>>>

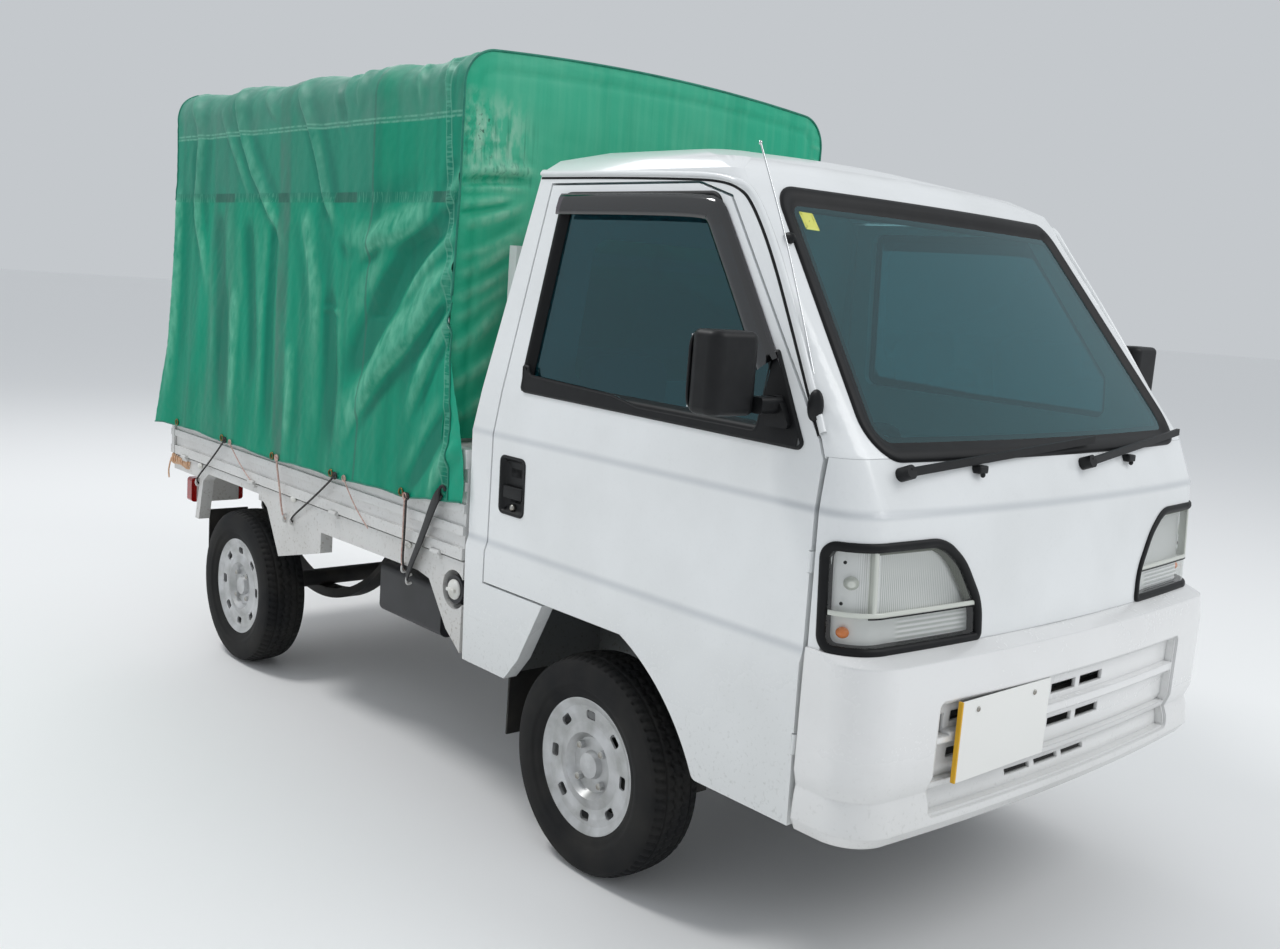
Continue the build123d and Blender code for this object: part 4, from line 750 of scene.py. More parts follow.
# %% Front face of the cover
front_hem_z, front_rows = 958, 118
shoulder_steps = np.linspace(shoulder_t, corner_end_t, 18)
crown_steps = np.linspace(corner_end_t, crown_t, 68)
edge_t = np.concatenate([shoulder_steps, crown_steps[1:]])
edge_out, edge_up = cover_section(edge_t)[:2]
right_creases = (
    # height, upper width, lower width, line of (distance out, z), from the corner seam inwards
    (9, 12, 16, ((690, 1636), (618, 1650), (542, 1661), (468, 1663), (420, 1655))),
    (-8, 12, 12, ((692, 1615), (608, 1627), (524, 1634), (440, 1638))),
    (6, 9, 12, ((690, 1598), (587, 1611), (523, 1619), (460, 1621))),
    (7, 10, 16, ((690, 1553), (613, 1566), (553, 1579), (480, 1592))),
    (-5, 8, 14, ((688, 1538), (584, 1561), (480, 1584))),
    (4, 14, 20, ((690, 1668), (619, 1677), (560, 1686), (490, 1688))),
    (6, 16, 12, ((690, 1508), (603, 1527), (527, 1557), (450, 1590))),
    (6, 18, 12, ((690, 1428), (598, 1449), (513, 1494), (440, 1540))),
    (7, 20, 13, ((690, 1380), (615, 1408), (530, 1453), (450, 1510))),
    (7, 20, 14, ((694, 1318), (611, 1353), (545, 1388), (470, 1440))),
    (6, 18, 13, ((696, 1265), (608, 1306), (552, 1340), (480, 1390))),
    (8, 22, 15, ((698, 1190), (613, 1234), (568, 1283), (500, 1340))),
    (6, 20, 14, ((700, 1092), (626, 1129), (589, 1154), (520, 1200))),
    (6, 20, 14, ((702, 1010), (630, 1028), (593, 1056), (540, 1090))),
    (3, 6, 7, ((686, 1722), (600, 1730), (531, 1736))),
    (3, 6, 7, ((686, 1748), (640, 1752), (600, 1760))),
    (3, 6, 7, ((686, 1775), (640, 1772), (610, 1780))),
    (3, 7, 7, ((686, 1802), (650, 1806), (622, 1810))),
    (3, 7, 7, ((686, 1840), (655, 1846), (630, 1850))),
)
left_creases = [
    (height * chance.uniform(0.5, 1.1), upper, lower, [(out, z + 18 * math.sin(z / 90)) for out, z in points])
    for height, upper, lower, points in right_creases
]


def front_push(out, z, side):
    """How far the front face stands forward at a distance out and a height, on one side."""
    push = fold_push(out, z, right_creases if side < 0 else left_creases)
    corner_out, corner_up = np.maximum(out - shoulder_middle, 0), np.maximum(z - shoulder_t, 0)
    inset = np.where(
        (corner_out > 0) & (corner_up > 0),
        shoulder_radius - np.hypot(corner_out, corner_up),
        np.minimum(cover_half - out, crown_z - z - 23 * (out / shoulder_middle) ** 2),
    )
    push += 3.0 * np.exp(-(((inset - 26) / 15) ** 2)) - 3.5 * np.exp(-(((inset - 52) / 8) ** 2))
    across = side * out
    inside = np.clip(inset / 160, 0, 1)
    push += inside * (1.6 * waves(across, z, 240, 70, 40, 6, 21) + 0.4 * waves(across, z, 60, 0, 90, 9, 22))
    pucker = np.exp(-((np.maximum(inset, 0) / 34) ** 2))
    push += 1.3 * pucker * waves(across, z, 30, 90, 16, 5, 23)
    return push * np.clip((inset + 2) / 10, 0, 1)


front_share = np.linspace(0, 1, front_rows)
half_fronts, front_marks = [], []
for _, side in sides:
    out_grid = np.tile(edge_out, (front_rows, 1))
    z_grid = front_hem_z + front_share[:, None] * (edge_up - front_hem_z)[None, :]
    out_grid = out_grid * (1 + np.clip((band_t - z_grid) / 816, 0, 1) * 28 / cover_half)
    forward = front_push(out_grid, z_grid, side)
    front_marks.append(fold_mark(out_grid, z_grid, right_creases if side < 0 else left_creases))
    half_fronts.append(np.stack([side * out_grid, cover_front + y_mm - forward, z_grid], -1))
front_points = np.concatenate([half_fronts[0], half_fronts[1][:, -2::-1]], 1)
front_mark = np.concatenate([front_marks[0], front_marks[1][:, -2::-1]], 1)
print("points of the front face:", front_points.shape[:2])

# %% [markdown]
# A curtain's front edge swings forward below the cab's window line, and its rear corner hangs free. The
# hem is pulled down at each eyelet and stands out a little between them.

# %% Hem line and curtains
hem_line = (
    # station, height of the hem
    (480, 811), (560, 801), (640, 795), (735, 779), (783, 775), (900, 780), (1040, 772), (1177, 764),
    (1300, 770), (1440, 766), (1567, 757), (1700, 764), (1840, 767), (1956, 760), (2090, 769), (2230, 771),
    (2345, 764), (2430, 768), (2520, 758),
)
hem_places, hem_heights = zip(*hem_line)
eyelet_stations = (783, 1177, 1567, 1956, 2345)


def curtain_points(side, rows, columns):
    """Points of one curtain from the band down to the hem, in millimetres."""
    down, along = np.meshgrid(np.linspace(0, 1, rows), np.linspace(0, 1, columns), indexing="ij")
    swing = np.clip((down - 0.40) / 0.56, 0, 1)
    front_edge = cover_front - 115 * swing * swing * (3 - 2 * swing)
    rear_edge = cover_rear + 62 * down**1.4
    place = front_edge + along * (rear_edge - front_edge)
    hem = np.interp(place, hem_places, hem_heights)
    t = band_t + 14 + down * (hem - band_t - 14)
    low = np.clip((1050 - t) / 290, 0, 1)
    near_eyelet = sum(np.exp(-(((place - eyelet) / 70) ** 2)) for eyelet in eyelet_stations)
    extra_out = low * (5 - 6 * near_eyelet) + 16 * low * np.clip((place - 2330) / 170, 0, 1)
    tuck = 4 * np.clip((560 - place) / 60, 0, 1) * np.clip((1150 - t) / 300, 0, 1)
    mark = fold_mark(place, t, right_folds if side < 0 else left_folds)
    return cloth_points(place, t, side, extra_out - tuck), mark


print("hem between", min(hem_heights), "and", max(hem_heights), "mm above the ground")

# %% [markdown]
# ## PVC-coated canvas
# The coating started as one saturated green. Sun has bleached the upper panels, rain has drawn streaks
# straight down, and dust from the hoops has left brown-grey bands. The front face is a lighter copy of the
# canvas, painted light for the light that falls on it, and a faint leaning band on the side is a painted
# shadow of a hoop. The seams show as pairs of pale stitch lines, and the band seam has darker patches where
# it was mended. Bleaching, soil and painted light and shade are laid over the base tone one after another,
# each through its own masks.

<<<

- **WRITTEN EXERCISE**: Every line containing the string "from" must be listed.

- **THE COMPLETED TASK**:
Continue the build123d and Blender code for this object: part 4, from line 750 of scene.py. More parts follow.
    # height, upper width, lower width, line of (distance out, z), from the corner seam inwards
    """Points of one curtain from the band down to the hem, in millimetres."""
# straight down, and dust from the hoops has left brown-grey bands. The front face is a lighter copy of the